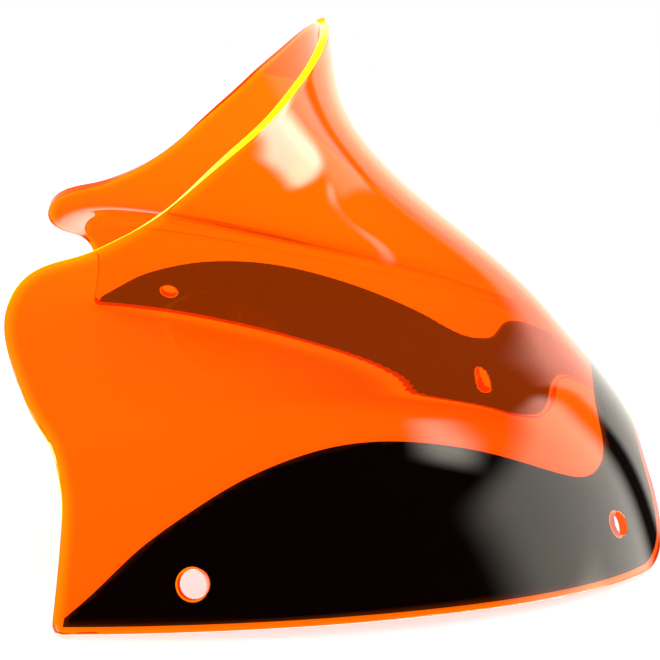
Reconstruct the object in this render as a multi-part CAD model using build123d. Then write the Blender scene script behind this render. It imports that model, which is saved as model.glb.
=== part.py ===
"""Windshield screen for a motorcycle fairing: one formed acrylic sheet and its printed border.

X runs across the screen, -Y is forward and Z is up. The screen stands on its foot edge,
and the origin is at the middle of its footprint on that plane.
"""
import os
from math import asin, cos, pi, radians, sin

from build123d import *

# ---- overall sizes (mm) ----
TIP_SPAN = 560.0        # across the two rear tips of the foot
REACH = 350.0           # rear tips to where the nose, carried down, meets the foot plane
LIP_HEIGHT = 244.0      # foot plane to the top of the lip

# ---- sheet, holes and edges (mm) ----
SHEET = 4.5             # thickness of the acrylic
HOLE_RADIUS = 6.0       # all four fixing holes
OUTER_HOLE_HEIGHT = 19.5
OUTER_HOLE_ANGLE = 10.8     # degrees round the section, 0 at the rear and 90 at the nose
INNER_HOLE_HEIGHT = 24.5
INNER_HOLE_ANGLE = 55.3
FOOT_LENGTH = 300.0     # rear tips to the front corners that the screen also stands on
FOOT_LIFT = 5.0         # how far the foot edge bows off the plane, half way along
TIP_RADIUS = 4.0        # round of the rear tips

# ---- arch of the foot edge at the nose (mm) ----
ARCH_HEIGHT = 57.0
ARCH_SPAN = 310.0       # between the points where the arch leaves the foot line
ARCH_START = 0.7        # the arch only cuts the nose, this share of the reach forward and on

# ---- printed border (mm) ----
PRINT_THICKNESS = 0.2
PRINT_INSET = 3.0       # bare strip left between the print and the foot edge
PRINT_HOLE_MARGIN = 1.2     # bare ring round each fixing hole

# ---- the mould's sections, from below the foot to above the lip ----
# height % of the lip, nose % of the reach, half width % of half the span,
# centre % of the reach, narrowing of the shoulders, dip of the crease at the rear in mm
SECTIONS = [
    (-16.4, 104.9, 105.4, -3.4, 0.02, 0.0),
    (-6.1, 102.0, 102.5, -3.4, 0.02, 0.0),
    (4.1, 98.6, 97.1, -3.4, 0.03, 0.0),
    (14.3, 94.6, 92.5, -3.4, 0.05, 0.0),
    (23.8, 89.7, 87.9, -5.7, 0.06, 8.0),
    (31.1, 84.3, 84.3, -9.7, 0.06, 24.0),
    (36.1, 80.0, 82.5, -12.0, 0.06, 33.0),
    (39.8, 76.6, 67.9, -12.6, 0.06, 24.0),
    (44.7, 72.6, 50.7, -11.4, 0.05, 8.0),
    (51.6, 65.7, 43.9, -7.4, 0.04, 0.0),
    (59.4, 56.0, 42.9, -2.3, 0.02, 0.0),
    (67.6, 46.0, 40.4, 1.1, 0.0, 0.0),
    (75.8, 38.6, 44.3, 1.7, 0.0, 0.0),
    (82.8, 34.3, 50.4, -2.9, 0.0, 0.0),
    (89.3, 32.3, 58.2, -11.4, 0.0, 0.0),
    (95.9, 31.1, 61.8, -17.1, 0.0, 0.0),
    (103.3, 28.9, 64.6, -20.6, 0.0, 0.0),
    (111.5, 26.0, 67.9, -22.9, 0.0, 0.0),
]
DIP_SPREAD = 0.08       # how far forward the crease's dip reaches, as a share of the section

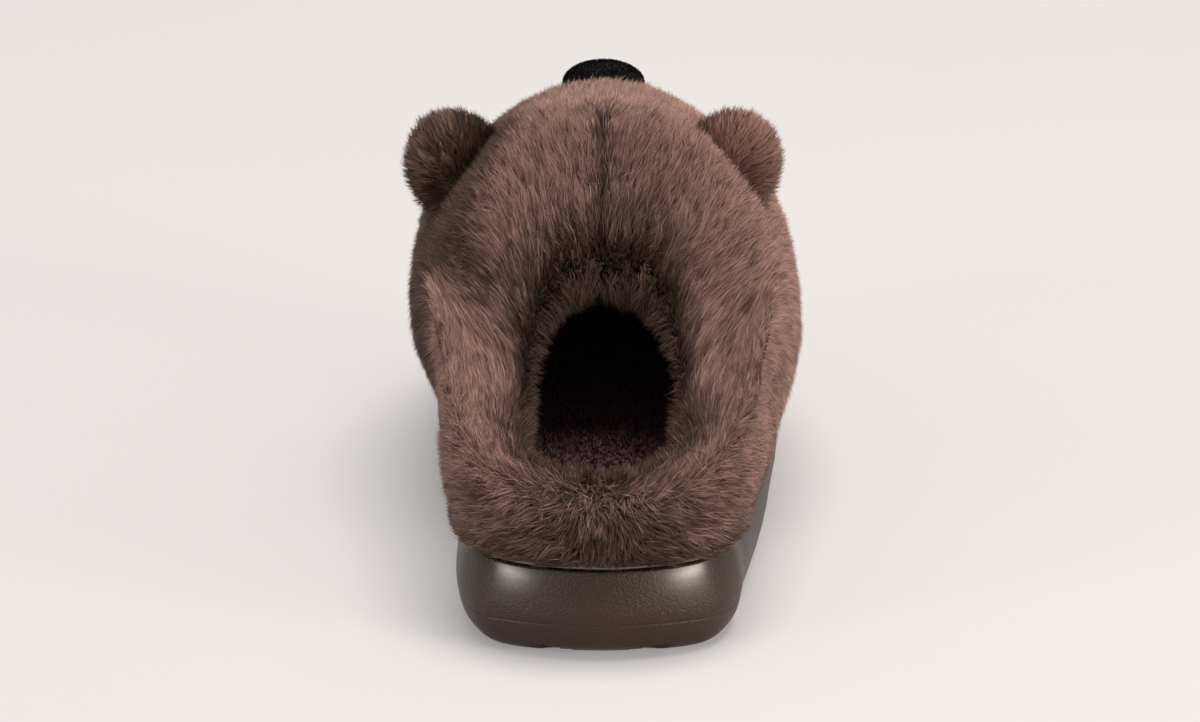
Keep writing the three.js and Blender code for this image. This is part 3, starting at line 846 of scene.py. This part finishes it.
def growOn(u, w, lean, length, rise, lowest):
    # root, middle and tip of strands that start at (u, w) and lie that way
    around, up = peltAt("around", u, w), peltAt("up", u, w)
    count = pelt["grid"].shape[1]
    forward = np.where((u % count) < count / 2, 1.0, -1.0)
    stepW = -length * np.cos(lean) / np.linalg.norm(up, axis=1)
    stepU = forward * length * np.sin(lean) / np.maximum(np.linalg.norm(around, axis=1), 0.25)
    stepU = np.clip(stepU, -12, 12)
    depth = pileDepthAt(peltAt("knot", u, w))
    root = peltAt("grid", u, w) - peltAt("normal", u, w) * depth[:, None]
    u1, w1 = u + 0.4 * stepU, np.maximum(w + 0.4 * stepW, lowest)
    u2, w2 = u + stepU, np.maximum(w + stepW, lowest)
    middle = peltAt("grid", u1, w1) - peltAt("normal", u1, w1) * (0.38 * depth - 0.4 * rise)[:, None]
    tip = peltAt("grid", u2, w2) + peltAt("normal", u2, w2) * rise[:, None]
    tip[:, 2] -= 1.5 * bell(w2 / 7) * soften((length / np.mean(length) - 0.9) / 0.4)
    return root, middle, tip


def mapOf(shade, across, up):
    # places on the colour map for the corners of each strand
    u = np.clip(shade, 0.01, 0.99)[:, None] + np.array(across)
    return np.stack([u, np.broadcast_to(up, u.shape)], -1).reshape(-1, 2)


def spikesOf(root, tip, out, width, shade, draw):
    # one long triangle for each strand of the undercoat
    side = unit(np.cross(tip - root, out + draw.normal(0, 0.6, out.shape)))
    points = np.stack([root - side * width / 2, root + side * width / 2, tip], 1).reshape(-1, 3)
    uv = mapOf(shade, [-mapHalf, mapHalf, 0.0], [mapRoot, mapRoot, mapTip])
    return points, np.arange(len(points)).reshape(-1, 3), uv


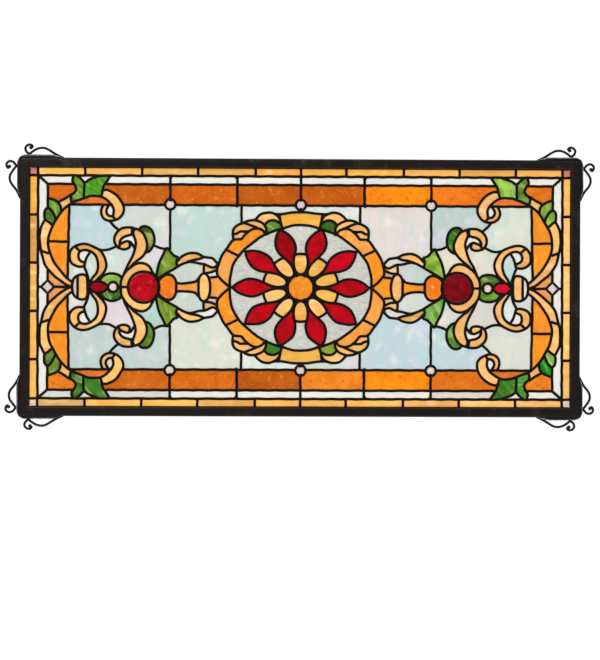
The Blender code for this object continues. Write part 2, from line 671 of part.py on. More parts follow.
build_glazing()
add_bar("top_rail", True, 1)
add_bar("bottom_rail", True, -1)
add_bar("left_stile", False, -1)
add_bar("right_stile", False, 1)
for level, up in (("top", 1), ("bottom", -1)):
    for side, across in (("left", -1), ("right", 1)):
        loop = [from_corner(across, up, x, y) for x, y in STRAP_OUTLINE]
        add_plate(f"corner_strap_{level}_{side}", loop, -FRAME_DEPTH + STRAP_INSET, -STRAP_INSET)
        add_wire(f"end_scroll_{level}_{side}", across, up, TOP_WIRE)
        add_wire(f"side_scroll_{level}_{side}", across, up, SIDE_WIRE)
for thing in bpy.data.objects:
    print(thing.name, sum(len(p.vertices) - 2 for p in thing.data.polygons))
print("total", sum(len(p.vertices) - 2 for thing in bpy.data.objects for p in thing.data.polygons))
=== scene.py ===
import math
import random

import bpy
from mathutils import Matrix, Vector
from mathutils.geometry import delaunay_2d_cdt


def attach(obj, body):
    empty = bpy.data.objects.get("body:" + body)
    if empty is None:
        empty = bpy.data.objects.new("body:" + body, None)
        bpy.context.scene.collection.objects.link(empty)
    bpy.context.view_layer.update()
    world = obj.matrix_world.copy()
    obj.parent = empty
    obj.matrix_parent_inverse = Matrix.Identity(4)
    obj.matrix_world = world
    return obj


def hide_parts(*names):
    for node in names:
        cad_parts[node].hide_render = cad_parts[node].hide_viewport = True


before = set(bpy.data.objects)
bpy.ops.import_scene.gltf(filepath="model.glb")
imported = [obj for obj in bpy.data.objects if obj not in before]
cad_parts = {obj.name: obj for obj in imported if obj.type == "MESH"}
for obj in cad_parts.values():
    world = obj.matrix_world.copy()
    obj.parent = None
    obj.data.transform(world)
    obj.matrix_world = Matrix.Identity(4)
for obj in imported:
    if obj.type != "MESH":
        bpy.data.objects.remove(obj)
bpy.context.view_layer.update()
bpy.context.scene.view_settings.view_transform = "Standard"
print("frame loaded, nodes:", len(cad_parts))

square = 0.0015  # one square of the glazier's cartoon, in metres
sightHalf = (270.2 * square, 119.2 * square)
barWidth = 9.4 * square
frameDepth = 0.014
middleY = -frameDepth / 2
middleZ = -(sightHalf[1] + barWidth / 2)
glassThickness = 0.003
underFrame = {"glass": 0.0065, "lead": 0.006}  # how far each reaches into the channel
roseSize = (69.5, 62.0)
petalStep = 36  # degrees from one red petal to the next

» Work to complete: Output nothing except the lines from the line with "across, up, TOP_WIRE)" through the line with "obj.parent = None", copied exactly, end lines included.

» The output:
        add_wire(f"end_scroll_{level}_{side}", across, up, TOP_WIRE)
        add_wire(f"side_scroll_{level}_{side}", across, up, SIDE_WIRE)
for thing in bpy.data.objects:
    print(thing.name, sum(len(p.vertices) - 2 for p in thing.data.polygons))
print("total", sum(len(p.vertices) - 2 for thing in bpy.data.objects for p in thing.data.polygons))
=== scene.py ===
import math
import random

import bpy
from mathutils import Matrix, Vector
from mathutils.geometry import delaunay_2d_cdt


def attach(obj, body):
    empty = bpy.data.objects.get("body:" + body)
    if empty is None:
        empty = bpy.data.objects.new("body:" + body, None)
        bpy.context.scene.collection.objects.link(empty)
    bpy.context.view_layer.update()
    world = obj.matrix_world.copy()
    obj.parent = empty
    obj.matrix_parent_inverse = Matrix.Identity(4)
    obj.matrix_world = world
    return obj


def hide_parts(*names):
    for node in names:
        cad_parts[node].hide_render = cad_parts[node].hide_viewport = True


before = set(bpy.data.objects)
bpy.ops.import_scene.gltf(filepath="model.glb")
imported = [obj for obj in bpy.data.objects if obj not in before]
cad_parts = {obj.name: obj for obj in imported if obj.type == "MESH"}
for obj in cad_parts.values():
    world = obj.matrix_world.copy()
    obj.parent = None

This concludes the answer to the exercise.